TASK INSTRUCTIONS: Reproduce all of the records exactly.

INPUT DATA:
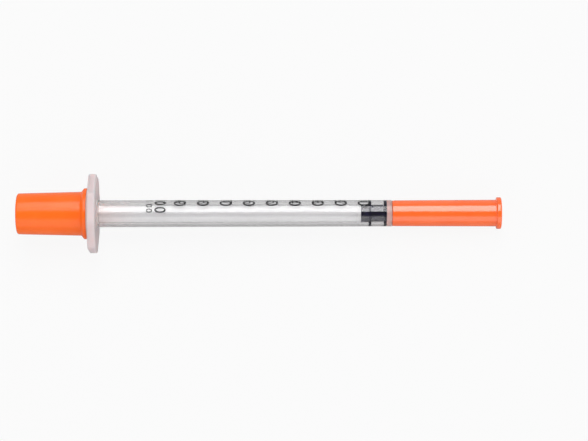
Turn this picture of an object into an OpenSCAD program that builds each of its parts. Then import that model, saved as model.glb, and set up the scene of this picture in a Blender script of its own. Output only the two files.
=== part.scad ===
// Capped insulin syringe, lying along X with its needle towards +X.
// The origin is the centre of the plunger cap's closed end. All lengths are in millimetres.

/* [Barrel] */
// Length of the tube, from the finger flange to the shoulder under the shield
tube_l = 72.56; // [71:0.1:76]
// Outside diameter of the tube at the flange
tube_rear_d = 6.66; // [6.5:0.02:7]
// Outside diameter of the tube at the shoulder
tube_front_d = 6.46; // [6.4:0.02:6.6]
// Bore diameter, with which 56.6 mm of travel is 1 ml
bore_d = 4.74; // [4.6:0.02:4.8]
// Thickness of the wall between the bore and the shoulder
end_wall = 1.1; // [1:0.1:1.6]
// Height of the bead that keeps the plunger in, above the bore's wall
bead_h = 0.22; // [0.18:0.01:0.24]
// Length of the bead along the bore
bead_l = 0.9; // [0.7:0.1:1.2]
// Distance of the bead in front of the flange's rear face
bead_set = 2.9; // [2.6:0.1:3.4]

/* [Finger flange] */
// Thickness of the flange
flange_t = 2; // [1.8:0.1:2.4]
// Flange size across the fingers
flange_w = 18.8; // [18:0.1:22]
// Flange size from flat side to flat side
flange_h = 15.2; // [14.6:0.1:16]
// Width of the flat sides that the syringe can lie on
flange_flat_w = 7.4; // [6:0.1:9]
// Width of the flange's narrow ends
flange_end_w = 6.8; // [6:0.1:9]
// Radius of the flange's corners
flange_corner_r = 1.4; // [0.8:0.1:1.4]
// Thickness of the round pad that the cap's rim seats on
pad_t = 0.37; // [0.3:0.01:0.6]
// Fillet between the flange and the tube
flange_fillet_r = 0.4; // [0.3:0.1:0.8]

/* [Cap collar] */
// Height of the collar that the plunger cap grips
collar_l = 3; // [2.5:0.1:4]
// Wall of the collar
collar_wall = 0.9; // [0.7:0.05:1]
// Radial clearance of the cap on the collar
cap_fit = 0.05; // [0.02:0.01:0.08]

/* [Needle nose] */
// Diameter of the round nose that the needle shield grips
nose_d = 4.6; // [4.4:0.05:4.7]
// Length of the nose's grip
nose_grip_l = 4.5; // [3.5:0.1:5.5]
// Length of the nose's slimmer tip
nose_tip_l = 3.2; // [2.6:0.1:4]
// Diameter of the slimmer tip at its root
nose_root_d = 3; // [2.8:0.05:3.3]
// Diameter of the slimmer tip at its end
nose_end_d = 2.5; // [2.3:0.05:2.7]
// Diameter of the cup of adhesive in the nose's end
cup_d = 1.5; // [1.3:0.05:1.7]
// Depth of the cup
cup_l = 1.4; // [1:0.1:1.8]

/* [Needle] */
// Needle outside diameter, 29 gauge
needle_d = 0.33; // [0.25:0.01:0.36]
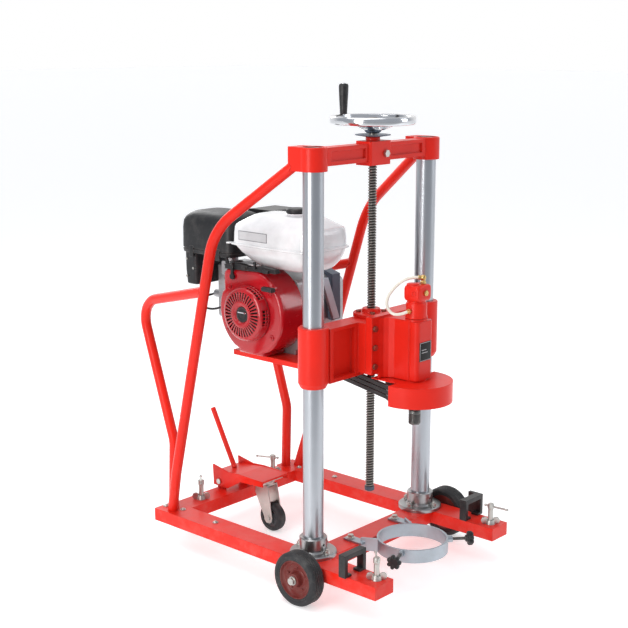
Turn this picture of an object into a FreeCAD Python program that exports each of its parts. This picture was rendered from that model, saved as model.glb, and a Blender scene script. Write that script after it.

SOLUTION TO THE PROBLEM:
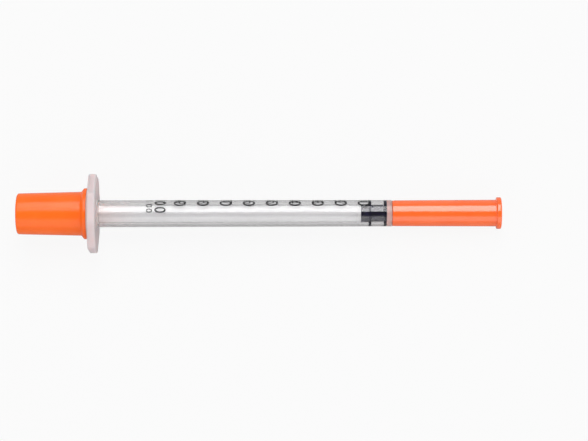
Turn this picture of an object into an OpenSCAD program that builds each of its parts. Then import that model, saved as model.glb, and set up the scene of this picture in a Blender script of its own. Output only the two files.
=== part.scad ===
// Capped insulin syringe, lying along X with its needle towards +X.
// The origin is the centre of the plunger cap's closed end. All lengths are in millimetres.

/* [Barrel] */
// Length of the tube, from the finger flange to the shoulder under the shield
tube_l = 72.56; // [71:0.1:76]
// Outside diameter of the tube at the flange
tube_rear_d = 6.66; // [6.5:0.02:7]
// Outside diameter of the tube at the shoulder
tube_front_d = 6.46; // [6.4:0.02:6.6]
// Bore diameter, with which 56.6 mm of travel is 1 ml
bore_d = 4.74; // [4.6:0.02:4.8]
// Thickness of the wall between the bore and the shoulder
end_wall = 1.1; // [1:0.1:1.6]
// Height of the bead that keeps the plunger in, above the bore's wall
bead_h = 0.22; // [0.18:0.01:0.24]
// Length of the bead along the bore
bead_l = 0.9; // [0.7:0.1:1.2]
// Distance of the bead in front of the flange's rear face
bead_set = 2.9; // [2.6:0.1:3.4]

/* [Finger flange] */
// Thickness of the flange
flange_t = 2; // [1.8:0.1:2.4]
// Flange size across the fingers
flange_w = 18.8; // [18:0.1:22]
// Flange size from flat side to flat side
flange_h = 15.2; // [14.6:0.1:16]
// Width of the flat sides that the syringe can lie on
flange_flat_w = 7.4; // [6:0.1:9]
// Width of the flange's narrow ends
flange_end_w = 6.8; // [6:0.1:9]
// Radius of the flange's corners
flange_corner_r = 1.4; // [0.8:0.1:1.4]
// Thickness of the round pad that the cap's rim seats on
pad_t = 0.37; // [0.3:0.01:0.6]
// Fillet between the flange and the tube
flange_fillet_r = 0.4; // [0.3:0.1:0.8]

/* [Cap collar] */
// Height of the collar that the plunger cap grips
collar_l = 3; // [2.5:0.1:4]
// Wall of the collar
collar_wall = 0.9; // [0.7:0.05:1]
// Radial clearance of the cap on the collar
cap_fit = 0.05; // [0.02:0.01:0.08]

/* [Needle nose] */
// Diameter of the round nose that the needle shield grips
nose_d = 4.6; // [4.4:0.05:4.7]
// Length of the nose's grip
nose_grip_l = 4.5; // [3.5:0.1:5.5]
// Length of the nose's slimmer tip
nose_tip_l = 3.2; // [2.6:0.1:4]
// Diameter of the slimmer tip at its root
nose_root_d = 3; // [2.8:0.05:3.3]
// Diameter of the slimmer tip at its end
nose_end_d = 2.5; // [2.3:0.05:2.7]
// Diameter of the cup of adhesive in the nose's end
cup_d = 1.5; // [1.3:0.05:1.7]
// Depth of the cup
cup_l = 1.4; // [1:0.1:1.8]

/* [Needle] */
// Needle outside diameter, 29 gauge
needle_d = 0.33; // [0.25:0.01:0.36]
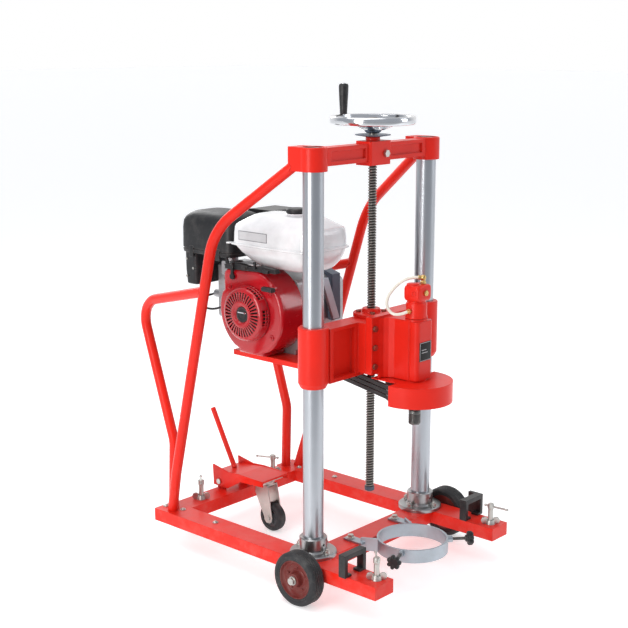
Turn this picture of an object into a FreeCAD Python program that exports each of its parts. This picture was rendered from that model, saved as model.glb, and a Blender scene script. Write that script after it.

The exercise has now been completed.